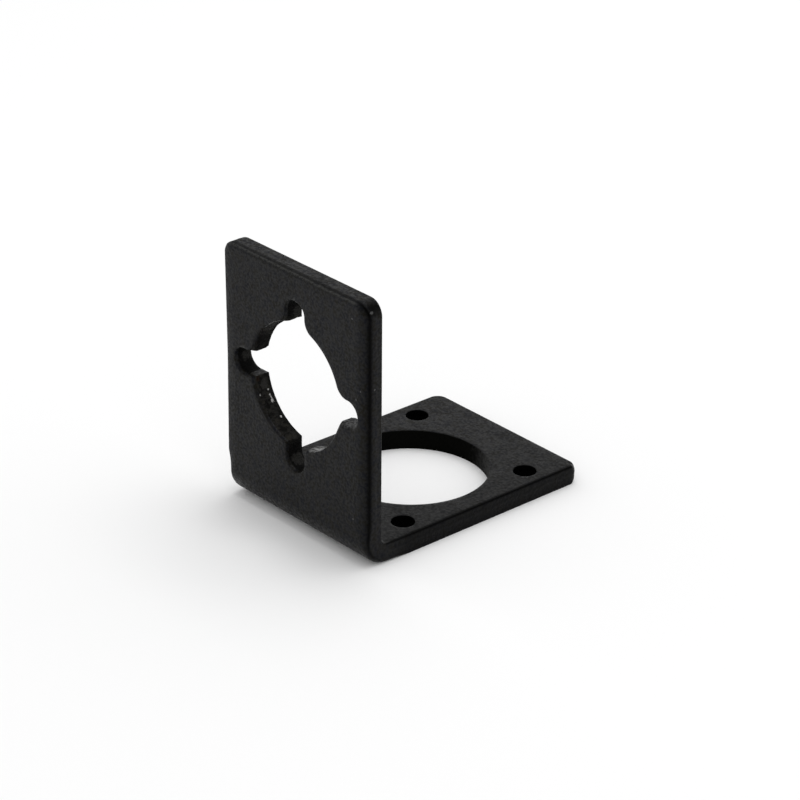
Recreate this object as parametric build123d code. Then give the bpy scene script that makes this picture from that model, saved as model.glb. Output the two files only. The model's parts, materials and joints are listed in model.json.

◇ ◇ ◇ ◇

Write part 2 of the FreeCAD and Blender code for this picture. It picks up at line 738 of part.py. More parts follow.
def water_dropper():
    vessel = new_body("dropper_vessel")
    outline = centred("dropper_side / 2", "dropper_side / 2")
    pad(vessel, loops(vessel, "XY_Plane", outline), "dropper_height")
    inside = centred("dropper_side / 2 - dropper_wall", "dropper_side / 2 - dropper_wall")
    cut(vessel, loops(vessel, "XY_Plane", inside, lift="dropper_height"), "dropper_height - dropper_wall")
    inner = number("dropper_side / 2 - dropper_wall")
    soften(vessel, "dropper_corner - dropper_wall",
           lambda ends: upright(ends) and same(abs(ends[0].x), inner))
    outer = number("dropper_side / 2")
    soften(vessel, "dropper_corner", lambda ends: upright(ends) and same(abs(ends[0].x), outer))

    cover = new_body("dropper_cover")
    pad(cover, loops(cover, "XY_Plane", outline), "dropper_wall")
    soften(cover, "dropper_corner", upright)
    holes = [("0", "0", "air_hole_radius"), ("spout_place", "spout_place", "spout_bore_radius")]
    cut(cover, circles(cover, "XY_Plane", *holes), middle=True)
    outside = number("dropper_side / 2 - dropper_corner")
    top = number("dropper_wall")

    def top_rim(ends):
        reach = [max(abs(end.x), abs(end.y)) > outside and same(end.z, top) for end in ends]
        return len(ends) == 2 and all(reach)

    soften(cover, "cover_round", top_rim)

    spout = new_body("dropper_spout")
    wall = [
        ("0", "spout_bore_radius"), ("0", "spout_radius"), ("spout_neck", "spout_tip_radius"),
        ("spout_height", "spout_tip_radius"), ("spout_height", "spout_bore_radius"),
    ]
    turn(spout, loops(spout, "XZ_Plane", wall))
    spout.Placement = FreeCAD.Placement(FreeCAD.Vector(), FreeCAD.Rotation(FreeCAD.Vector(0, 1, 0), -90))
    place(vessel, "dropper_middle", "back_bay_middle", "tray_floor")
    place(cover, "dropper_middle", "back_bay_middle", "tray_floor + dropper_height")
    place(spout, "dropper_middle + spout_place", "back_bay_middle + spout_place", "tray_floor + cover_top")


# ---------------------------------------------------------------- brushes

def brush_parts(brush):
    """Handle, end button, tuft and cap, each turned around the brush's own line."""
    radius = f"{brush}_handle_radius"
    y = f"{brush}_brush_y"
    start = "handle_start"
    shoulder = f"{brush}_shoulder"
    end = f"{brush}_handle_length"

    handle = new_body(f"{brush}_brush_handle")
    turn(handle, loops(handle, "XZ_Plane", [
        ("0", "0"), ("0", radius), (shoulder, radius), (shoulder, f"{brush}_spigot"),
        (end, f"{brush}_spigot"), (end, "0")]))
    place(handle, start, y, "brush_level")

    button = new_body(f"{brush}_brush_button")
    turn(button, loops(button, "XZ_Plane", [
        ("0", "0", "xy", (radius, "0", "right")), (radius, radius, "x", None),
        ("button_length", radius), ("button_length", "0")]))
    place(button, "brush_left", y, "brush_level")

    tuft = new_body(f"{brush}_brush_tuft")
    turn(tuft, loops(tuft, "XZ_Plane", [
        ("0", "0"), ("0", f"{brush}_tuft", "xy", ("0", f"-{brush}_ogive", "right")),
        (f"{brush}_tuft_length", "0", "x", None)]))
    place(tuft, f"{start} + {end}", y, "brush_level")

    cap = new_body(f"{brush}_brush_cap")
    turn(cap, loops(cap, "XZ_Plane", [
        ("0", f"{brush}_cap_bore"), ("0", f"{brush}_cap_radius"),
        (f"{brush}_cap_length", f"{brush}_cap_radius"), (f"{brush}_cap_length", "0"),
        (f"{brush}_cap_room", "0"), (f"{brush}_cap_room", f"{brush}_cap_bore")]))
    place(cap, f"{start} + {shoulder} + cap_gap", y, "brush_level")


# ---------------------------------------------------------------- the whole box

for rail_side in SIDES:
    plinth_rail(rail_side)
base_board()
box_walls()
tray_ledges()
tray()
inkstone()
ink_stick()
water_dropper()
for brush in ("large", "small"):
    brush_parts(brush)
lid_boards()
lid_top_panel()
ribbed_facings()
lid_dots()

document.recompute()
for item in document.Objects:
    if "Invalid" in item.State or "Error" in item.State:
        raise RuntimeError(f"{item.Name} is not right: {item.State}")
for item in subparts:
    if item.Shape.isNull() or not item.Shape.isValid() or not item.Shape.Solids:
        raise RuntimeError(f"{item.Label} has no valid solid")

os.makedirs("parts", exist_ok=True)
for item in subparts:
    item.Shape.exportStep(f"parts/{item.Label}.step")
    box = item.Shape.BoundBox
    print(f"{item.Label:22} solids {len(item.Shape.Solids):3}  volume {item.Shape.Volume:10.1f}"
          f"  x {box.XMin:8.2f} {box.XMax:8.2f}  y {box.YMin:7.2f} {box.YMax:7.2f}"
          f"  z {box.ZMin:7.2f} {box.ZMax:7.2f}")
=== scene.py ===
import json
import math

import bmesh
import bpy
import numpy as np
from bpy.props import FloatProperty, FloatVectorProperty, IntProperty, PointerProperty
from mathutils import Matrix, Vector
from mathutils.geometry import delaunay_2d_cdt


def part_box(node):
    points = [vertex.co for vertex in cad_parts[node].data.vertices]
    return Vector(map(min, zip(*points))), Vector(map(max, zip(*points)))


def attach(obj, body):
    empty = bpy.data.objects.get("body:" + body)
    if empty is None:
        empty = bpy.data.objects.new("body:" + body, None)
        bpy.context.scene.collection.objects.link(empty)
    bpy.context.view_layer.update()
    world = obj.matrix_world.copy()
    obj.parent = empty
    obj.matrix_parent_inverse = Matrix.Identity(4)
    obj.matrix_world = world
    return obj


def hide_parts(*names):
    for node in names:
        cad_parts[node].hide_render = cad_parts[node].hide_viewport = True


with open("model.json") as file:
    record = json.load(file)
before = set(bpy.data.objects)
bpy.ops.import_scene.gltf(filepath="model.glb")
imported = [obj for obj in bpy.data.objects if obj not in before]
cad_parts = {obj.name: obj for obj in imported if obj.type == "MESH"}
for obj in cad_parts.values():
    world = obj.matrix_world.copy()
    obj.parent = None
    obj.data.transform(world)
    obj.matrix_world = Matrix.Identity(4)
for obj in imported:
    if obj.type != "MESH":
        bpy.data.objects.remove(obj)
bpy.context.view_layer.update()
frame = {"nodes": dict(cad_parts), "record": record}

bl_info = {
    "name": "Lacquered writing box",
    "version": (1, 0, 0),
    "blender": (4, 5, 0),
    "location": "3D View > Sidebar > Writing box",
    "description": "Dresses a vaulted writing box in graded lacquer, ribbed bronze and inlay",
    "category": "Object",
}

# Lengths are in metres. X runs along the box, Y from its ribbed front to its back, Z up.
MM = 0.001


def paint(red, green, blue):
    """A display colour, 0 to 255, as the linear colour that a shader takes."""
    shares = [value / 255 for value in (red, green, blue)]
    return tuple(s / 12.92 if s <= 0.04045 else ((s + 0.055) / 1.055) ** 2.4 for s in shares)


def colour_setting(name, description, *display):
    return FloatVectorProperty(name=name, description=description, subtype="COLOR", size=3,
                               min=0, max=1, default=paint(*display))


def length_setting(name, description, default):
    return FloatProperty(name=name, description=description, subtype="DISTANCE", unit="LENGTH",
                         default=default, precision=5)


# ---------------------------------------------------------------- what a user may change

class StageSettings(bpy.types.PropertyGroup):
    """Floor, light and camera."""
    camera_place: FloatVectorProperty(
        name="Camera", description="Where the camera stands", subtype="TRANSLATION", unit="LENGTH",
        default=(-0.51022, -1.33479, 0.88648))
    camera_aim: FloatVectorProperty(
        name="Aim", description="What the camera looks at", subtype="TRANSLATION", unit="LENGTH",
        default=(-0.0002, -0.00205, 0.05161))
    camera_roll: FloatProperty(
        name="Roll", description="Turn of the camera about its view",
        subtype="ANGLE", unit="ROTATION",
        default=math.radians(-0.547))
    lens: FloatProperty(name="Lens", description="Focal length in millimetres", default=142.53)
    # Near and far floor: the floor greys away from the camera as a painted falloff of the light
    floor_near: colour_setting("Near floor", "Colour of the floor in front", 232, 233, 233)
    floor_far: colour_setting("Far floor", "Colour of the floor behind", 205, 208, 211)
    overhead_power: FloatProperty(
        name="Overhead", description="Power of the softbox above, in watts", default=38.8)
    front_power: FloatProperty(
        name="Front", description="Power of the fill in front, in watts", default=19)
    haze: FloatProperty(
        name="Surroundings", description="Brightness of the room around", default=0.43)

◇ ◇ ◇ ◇

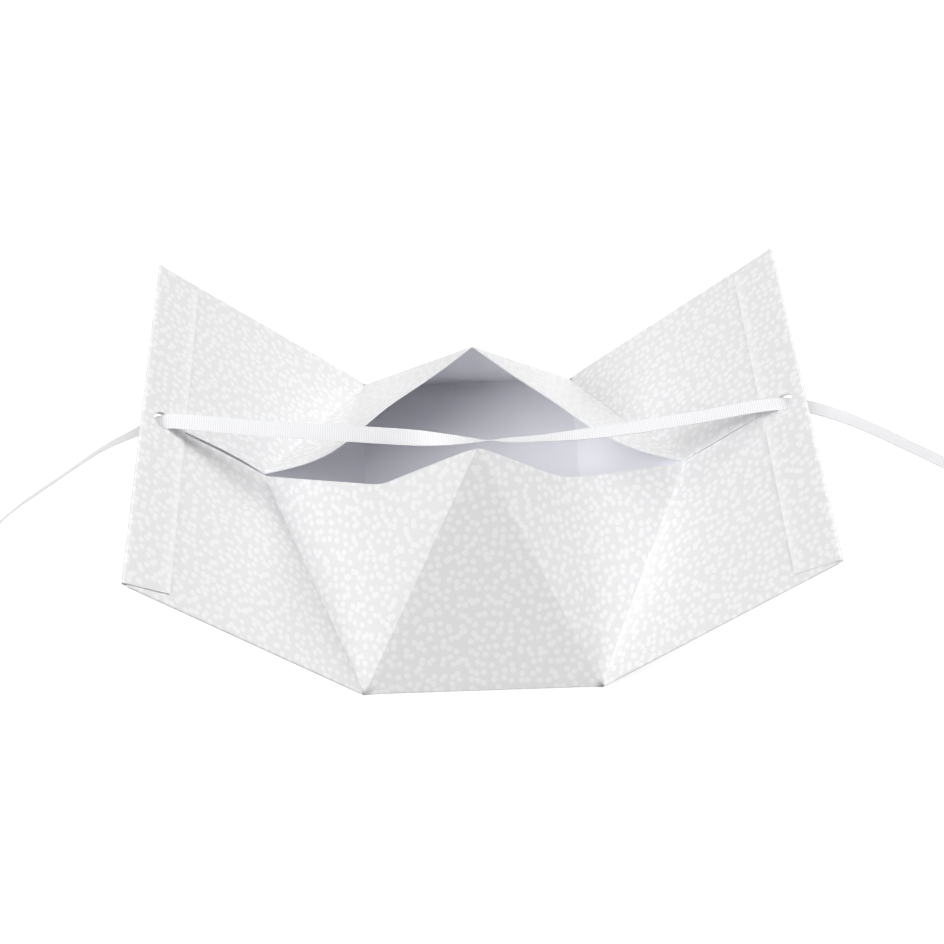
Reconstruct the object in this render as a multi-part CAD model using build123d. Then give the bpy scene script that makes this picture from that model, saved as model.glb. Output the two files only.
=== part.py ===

◇ ◇ ◇ ◇

Everything from the line containing "if empty is" down to the line containing "user may change" should be repeated exactly, with both end lines kept and no other lines added.

▸ Full solution:
    if empty is None:
        empty = bpy.data.objects.new("body:" + body, None)
        bpy.context.scene.collection.objects.link(empty)
    bpy.context.view_layer.update()
    world = obj.matrix_world.copy()
    obj.parent = empty
    obj.matrix_parent_inverse = Matrix.Identity(4)
    obj.matrix_world = world
    return obj


def hide_parts(*names):
    for node in names:
        cad_parts[node].hide_render = cad_parts[node].hide_viewport = True


with open("model.json") as file:
    record = json.load(file)
before = set(bpy.data.objects)
bpy.ops.import_scene.gltf(filepath="model.glb")
imported = [obj for obj in bpy.data.objects if obj not in before]
cad_parts = {obj.name: obj for obj in imported if obj.type == "MESH"}
for obj in cad_parts.values():
    world = obj.matrix_world.copy()
    obj.parent = None
    obj.data.transform(world)
    obj.matrix_world = Matrix.Identity(4)
for obj in imported:
    if obj.type != "MESH":
        bpy.data.objects.remove(obj)
bpy.context.view_layer.update()
frame = {"nodes": dict(cad_parts), "record": record}

bl_info = {
    "name": "Lacquered writing box",
    "version": (1, 0, 0),
    "blender": (4, 5, 0),
    "location": "3D View > Sidebar > Writing box",
    "description": "Dresses a vaulted writing box in graded lacquer, ribbed bronze and inlay",
    "category": "Object",
}

# Lengths are in metres. X runs along the box, Y from its ribbed front to its back, Z up.
MM = 0.001


def paint(red, green, blue):
    """A display colour, 0 to 255, as the linear colour that a shader takes."""
    shares = [value / 255 for value in (red, green, blue)]
    return tuple(s / 12.92 if s <= 0.04045 else ((s + 0.055) / 1.055) ** 2.4 for s in shares)


def colour_setting(name, description, *display):
    return FloatVectorProperty(name=name, description=description, subtype="COLOR", size=3,
                               min=0, max=1, default=paint(*display))


def length_setting(name, description, default):
    return FloatProperty(name=name, description=description, subtype="DISTANCE", unit="LENGTH",
                         default=default, precision=5)


# ---------------------------------------------------------------- what a user may change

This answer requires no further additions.